Question @1:04:00 a bit dumb? You do not need to worry too much about Chinese investment in AI. They borrowed "intellectual property" from the USA, the USA can "borrow" it from them. Once tech is put in the world, people can reverse engineer it. No one engineer or firm has a monopoly on ideas and the math behind it. That's one reason why "intellectual property" is a bullsh*t term, made up by lawyers to help capitalists profit on the work of the engineers. At best protecting IP with patents is a 2 or 3 year advantage. But patents on software should be illegal — it is akin to patenting a mathematical theorem (q.v. Richard Stallman and the four software freedoms). No one can stop me thinking, if I re-invent software someone has already patented then f__k them if they want to keep it secret, if I thought of the algorithm myself it is my property and I will share it free (libre) and open source.

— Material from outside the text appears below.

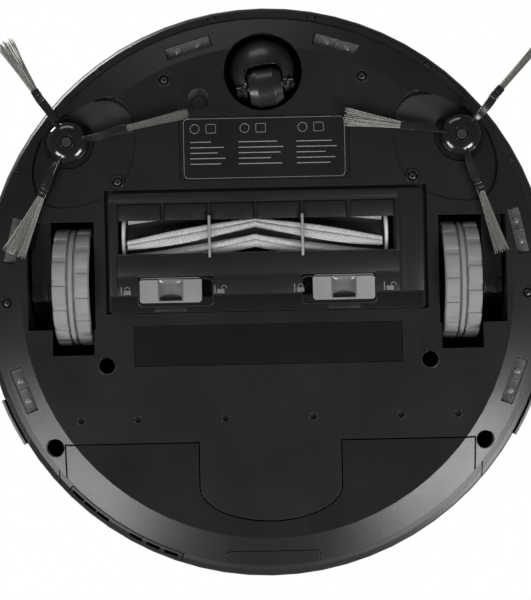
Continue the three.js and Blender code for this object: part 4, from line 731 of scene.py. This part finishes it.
# ---- Brush guard and its latches ---------------------------------------------------------------
# Black moulded frame over the brush with a bevelled mouth, held by two grey sliding latches. Thin
# pale bars keep cloth out of the brush.
dress(shell_black, "brush_guard")
guard_black = moulded("guard_black", (0.012, 0.012, 0.0122), (0.07, 0.07, 0.07), rough=0.34)
low, high = span("brush_guard")
guard_half = high.x
FACE = 10.0
PROUD, SKIN_BACK = FACE - 0.55, FACE + 0.4
MOUTH_RIGHT, MOUTH_LEFT, MOUTH_FRONT, MOUTH_REAR = -92.0, 80.0, -57.2, -24.9
COVER_SEAM, SKIN_END = 82.6, 0.6
POCKET_FRONT, POCKET_REAR, POCKET_ROUND = -9.4, 7.5, 3
SLIDE_ROOM, LATCH_GAP = 7.0, 1.0
RIB_PLACES = (-93, -65, -36, -7.2, 21.6, 50.3, 80.5)
latches = {name: span(f"guard_latch_{name}") for name, _ in SIDES}
pockets = (
    (latches["right"][0].x - LATCH_GAP, latches["right"][1].x + SLIDE_ROOM),
    (latches["left"][0].x - SLIDE_ROOM, latches["left"][1].x + LATCH_GAP),
)


def panel(x0, x1, y0, y1):
    """Flat part of the guard's skin."""
    brick(form, (x0, y0, PROUD), (x1, y1, SKIN_BACK), 0.35)


def rounded_outline(x0, x1, y0, y1, corner, z, steps):
    """Closed outline of a rectangle with round corners."""
    path = []
    for cx, cy, first in (
        (x1 - corner, y1 - corner, 0),
        (x0 + corner, y1 - corner, 90),
        (x0 + corner, y0 + corner, 180),
        (x1 - corner, y0 + corner, 270),
    ):
        for k in range(steps + 1):
            a = math.radians(first + k * 90 / steps)
            path.append(Vector((cx + corner * math.cos(a), cy + corner * math.sin(a), z)))
    return path


form = bmesh.new()
panel(-guard_half + 0.5, COVER_SEAM, low.y + 0.4, -57.6)
panel(-guard_half + 0.5, MOUTH_RIGHT - 1.4, -58.2, SKIN_END)
panel(MOUTH_RIGHT - 1.0, COVER_SEAM, -24.4, -10.9)
stops = [MOUTH_RIGHT - 1.0, *pockets[0], *pockets[1], COVER_SEAM]
for a, b in zip(stops[::2], stops[1::2]):
    panel(a, b, -11.7, SKIN_END)
panel(MOUTH_LEFT + 0.9, COVER_SEAM, -58.0, -24.0)
brick(form, (84.0, low.y + 0.4, PROUD + 0.15), (guard_half - 0.5, SKIN_END, SKIN_BACK), 0.4)
for y in (MOUTH_FRONT, MOUTH_REAR):
    ends = [Vector((x, y, PROUD + 0.1)) for x in (MOUTH_RIGHT - 1.2, MOUTH_LEFT + 1.4)]
    tube(form, ends, 0.45, 8)
for x in (MOUTH_RIGHT - 1.2, MOUTH_LEFT + 1.2):
    tube(form, [Vector((x, y, PROUD + 0.1)) for y in (MOUTH_FRONT, MOUTH_REAR)], 0.45, 8)
for a, b in zip(RIB_PLACES, RIB_PLACES[1:]):
    brick(form, (a + 0.5, -56.2, 10.7), (b - 0.5, -46.2, 12.2), 0.5)
for a, b in pockets:
    outline = rounded_outline(a, b, POCKET_FRONT, POCKET_REAR, POCKET_ROUND, FACE - 0.15, 4)
    tube(form, outline, 0.5, 8, closed=True)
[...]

About image recognition: the man in the photo with the Herbert Simon quote (09:30) is actually Dick Raaijmakers. Very interesting guy too 🙂
Would today's AI recognize an actor who is playing a role?
today I learned that Elon Musk is a liar because he's trying to speed up the process with AI
One can foresee a time when an advance AGI will determine which babies to cull at birth because their anticipated IQ will never reach beyond 100 so they are then sent to labor nurseries.